How many days do you need in Xi'an?
By Mei Lin··Updated
People ask this in three forms. "How many days do I need." "How many days is too many." "How many days will my partner tolerate." All three are the same question, and the answer that holds up is the same: three full days for most travellers, plus a fourth if any of the conditions below apply.
What one day looks like
A single day in Xi'an gives you the Terracotta Army and the city wall. That is it. You will arrive at the warriors at opening, do the museum hall and Pits 1, 2, and 3 in sequence, return to the city for an afternoon nap or a lunch, and walk the wall at golden hour. By the time the lanterns come on around the South Gate, you will be tired in a way that means you remember the day in fragments.
This is the version travellers do when Xi'an is sandwiched between two other commitments. It works, in the sense that you saw the headline sight. It does not work in the sense that the city is the headline. Xi'an's value is the weight of being inside a place that has been continuously consequential for 3,000 years. That is hard to feel in a fast pass.
What two days adds
Two days unlocks the Muslim Quarter at the right time of day (mid-afternoon into evening, when the air smells of lamb skewers and pomegranate juice and the lights come on along Beiyuanmen), one of the dynastic museums (we usually recommend the Shaanxi History Museum, though it requires booking weeks in advance), and a less-rushed morning at the warriors.
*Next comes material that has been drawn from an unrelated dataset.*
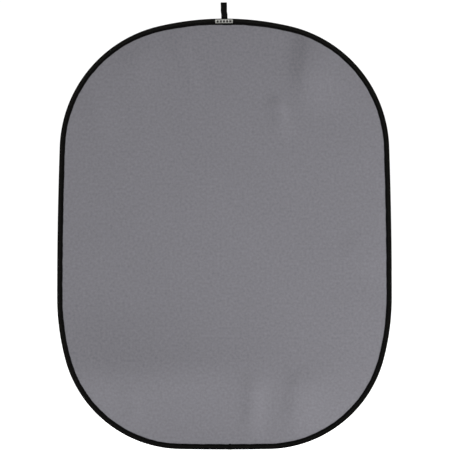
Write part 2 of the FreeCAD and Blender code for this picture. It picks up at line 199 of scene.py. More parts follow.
def makeMesh(name, points, corners, sizes, uv, material, sharp=40):
    # points (n, 3); corners: every face's vertex numbers end to end; sizes: corners per face; uv per corner
    mesh = bpy.data.meshes.new(name)
    mesh.vertices.add(len(points))
    mesh.vertices.foreach_set("co", np.ascontiguousarray(points, np.float32).ravel())
    mesh.loops.add(len(corners))
    mesh.loops.foreach_set("vertex_index", np.ascontiguousarray(corners, np.int32))
    mesh.polygons.add(len(sizes))
    starts = np.concatenate([[0], np.cumsum(sizes)[:-1]])
    mesh.polygons.foreach_set("loop_start", starts.astype(np.int32))
    mesh.polygons.foreach_set("loop_total", np.asarray(sizes, np.int32))
    mesh.polygons.foreach_set("use_smooth", np.ones(len(sizes), bool))
    layer = mesh.uv_layers.new(name="flat")
    layer.data.foreach_set("uv", np.ascontiguousarray(uv, np.float32).ravel())
    mesh.update(calc_edges=True)
    mesh.validate()
    mesh.set_sharp_from_angle(angle=math.radians(sharp))
    mesh.materials.append(material)
    piece = bpy.data.objects.new(name, mesh)
    bpy.context.scene.collection.objects.link(piece)
    return piece


def tubePart(points, uv, flip=False):
    # a grid of points (rows, columns, 3), closed round every row, as quads with a cap on each end; uv has
    # one more column, for the seam; returns (points, corners, sizes, uv) ready to be joined with others
    rows, columns = points.shape[:2]
    r, c = np.meshgrid(np.arange(rows - 1), np.arange(columns), indexing="ij")
    ring = [(r, c), (r, c + 1), (r + 1, c + 1), (r + 1, c)]
    final = np.arange(columns)
    first = final[::-1]
    if flip:
        ring, first, final = ring[::-1], final, first
    corners = np.stack([a * columns + b % columns for a, b in ring], -1).reshape(-1)
    cornerUv = np.stack([uv[a, b] for a, b in ring], -2).reshape(-1, 2)
    corners = np.concatenate([corners, first, final + (rows - 1) * columns])
    cornerUv = np.concatenate([cornerUv, uv[0, first], uv[rows - 1, final]])
    sizes = np.append(np.full((rows - 1) * columns, 4), [columns, columns])
    return points.reshape(-1, 3), corners, sizes, cornerUv


def sheetPart(face, back, flat, flip):
    # two faces as one closed thin sheet: each row runs over the face and back again behind it
    ring = np.concatenate([face, back[:, ::-1]], 1)
    uv = np.concatenate([flat, flat[:, ::-1], flat[:, :1]], 1)
    return tubePart(ring, uv, flip)


def joinParts(parts):
    # several parts as one: their lists end to end, each part's vertex numbers moved up past those before it
    points, corners, sizes, uvs = [], [], [], []
    count = 0
    for p, c, n, uv in parts:
        points.append(p)
        corners.append(c + count)
        sizes.append(n)
        uvs.append(uv)
        count += len(p)
    return np.concatenate(points), np.concatenate(corners), np.concatenate(sizes), np.concatenate(uvs)


def makePiece(name, parts, material, sharp=40):
    # a visible piece of one or more parts
    return makeMesh(name, *joinParts(parts), material, sharp)


def keepValues(piece, name, values):
    # one number for each vertex, which the material reads by its name
    attribute = piece.data.attributes.new(name, "FLOAT", "POINT")
    attribute.data.foreach_set("value", values.ravel().astype(np.float32))


def stations(start, end, step):
    # evenly spread places from start to end, as near as can be to step apart
    return np.linspace(start, end, max(2, int(round((end - start) / step)) + 1))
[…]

Two days is the floor for travellers who want to leave Xi'an with a sense of the place rather than a photo of it. It is also the version we run for the busiest itineraries that include Beijing and the Yangtze.
Why three is the answer we usually give
Three days lets you treat each of the major moments at the pace it deserves.
- Day one is arrival, the city wall at dusk, and dinner in the old quarter at human pace.
- Day two is the Terracotta Army with the museum hall first, the pits in sequence, and the briefing on what was found where (the version that turns the site from a famous photo into the strangest archaeological story in modern China).
- Day three is the Shaanxi History Museum or the Big Wild Goose Pagoda complex, lunch somewhere quiet, the Muslim Quarter at the right hour, and a final walk or cycle on the wall.
The third day is where the city becomes a place rather than a list. Travellers who do three rarely tell us afterwards they wished they had done two. Travellers who do two often tell us they wish they had done three.
Three days in Xi'an is the difference between visiting a museum and visiting a civilisation. Both are valid; only one is the reason you came.
When the fourth night earns its keep
Four nights is the right call in three specific cases. The first is when you want to add Huashan, the granite-cliff mountain east of the city that takes a full day return and benefits from a recovery morning before flying out. The second is when you want the slowest possible version of the Shaanxi History Museum, which has an "embodied premium" gallery worth its own afternoon if you have the appetite for old bronze. The third is for travellers who simply prefer pace to ground covered, and who would rather have a teahouse afternoon than another tour bus.
What we will not recommend
A two-day Xi'an that uses one of those days as a half-day arrival. That arithmetic does not work; you will see the warriors and nothing else. If the trip can only give Xi'an two calendar days, we will use both of them, arrive the night before, and rearrange the rest of the itinerary to make that possible. If that is not possible either, Xi'an is the wrong city for that trip, and we will say so honestly.
Three is the right answer because it lets each of the three major movements (the warriors, the city walls and old quarter, the museums and pagodas) have a day. Two compresses two of them. One ignores two of them.
For the practical detail on the warriors specifically (which is the question that comes up next, every time), the Terracotta Army briefing is the next read.
Frequently asked questions
Can I see Xi'an in one day?
Technically yes, if 'see' means a fast pass through the Terracotta Army and a walk on the city wall at dusk. Practically no. A single day means no margin for rain, no margin for queues, and no time for the city itself. We will design it on request, but we will be honest that it is the weakest version of Xi'an we offer.
Is three days really enough?
For most travellers, yes. Three full days lets you do the Terracotta Army properly, walk or cycle the city wall, spend a morning in the Muslim Quarter, see one of the lesser-visited dynastic museums, and have one quiet meal that is not on any list.
When do you recommend four nights?
If you want to add Huashan (the granite cliffs east of the city), if you want a day at the Shaanxi History Museum at a pace that respects what is inside it, or if you want to start with a recovery day after the flight in. Four is also the right answer for travellers who care more about pace than ground covered.
Should Xi'an come early or late in a longer trip?
Usually early. Xi'an's depth of history reframes everything that comes after. Travellers who do Shanghai and Beijing first sometimes wish they had inverted the order. Travellers who start in Xi'an rarely do.
Is the Terracotta Army worth the hype?
Yes, but only when accessed in a way that gives you the museum's full timeline. The standard package tour version (40 minutes in Pit 1, photo, exit) is the version most people complain about. Our briefing for this site has its own article.